It all started when…
Originally an Indian camp ground, the homestead of Joseph Hayden, and a meeting place for spiritualists, the Lakewood Theater area was a swampy amusement park at the turn of the twentieth century when Herbert L. Swett took over as manager in 1899. The first legitimate stage play was “The Private Secretary” opening on June 15, 1901. This is considered the birthday of Lakewood Theater as we know it today. The theater and summer colony that would flourish on the western shore of Lake Wesserunsett was the vision of this Bangor native and graduate of Bowdoin College. In its "Hey Day," between 1925 -1941, this jewel of America's resident stock companies was the major summer tryout for productions hoping for success on Broadway. One of the longest running plays on Broadway, Life with Father, premiered at Lakewood in 1939. The stock company was the training ground for promising young talent--talented they were and famous many of them would become. A "Who's Who" of silent screen, Broadway, movies, and television have passed through the back stage door.

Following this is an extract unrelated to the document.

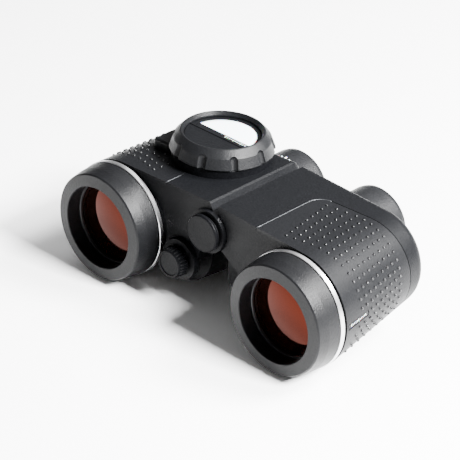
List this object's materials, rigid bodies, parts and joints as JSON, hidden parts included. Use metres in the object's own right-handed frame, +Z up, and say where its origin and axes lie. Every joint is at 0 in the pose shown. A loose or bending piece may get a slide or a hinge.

Lakewood Theatre held onto its resident company format until 1961 when it joined with other theaters on the east coast in presenting package productions.
Patrons wanted to see their favorite television stars. The Swett Family sold the Theatre in 1970 and for the next 15 years owners came and went. And for a time, no one came and no one went.
Then, in the summer of 1985, the dust billowed across the parking lot as a rattletrap clunker driven by a woman with wild frizzy hair and a perpetual smile led a procession of pickups trucks to the rear of the Theater. Marti Stevens and The Cornville Players had arrived at Lakewood Theater. The community theater group had agreed to perform three plays over a six week period. A non-profit partnership of Stevens, Bruce Hertz, and Jeffrey Quinn was formed to and incorporated as CUE (Curtain Up Enterprises). Six weeks became another summer, became a decade, became two decades, became a quarter century of performing--restoring, repairing, renovating--and loving this grand old Theatre.
Comedies, dramas, musicals, and children's shows are again presented on the stage of the magnificent Theater. Lakewood Theater was designated the State Theater of Maine by the Maine Legislature in 1967. Exceptional performances are on stage from late-May to mid-September. Each fall the Lakewood Jesters, an audience friendly group of adults, offers the unforgettable experience of live theatre to more than 2800 students from K-Grade 4. CUE also operates the Lakewood Young Performers Camp. Talented, creative young people between the ages of 6 and 18 can attend one of three two-week sessions, concluding with a Saturday morning production with costumes, make-up, sets, and music before a live audience. Advanced teens participate in a three-week session during which they produce their own show...they then take the show on the road to nursing homes, assisted living centers and VA facilities. In 2009, the Lakewood Inn Restaurant offered a two week culinary school for young people.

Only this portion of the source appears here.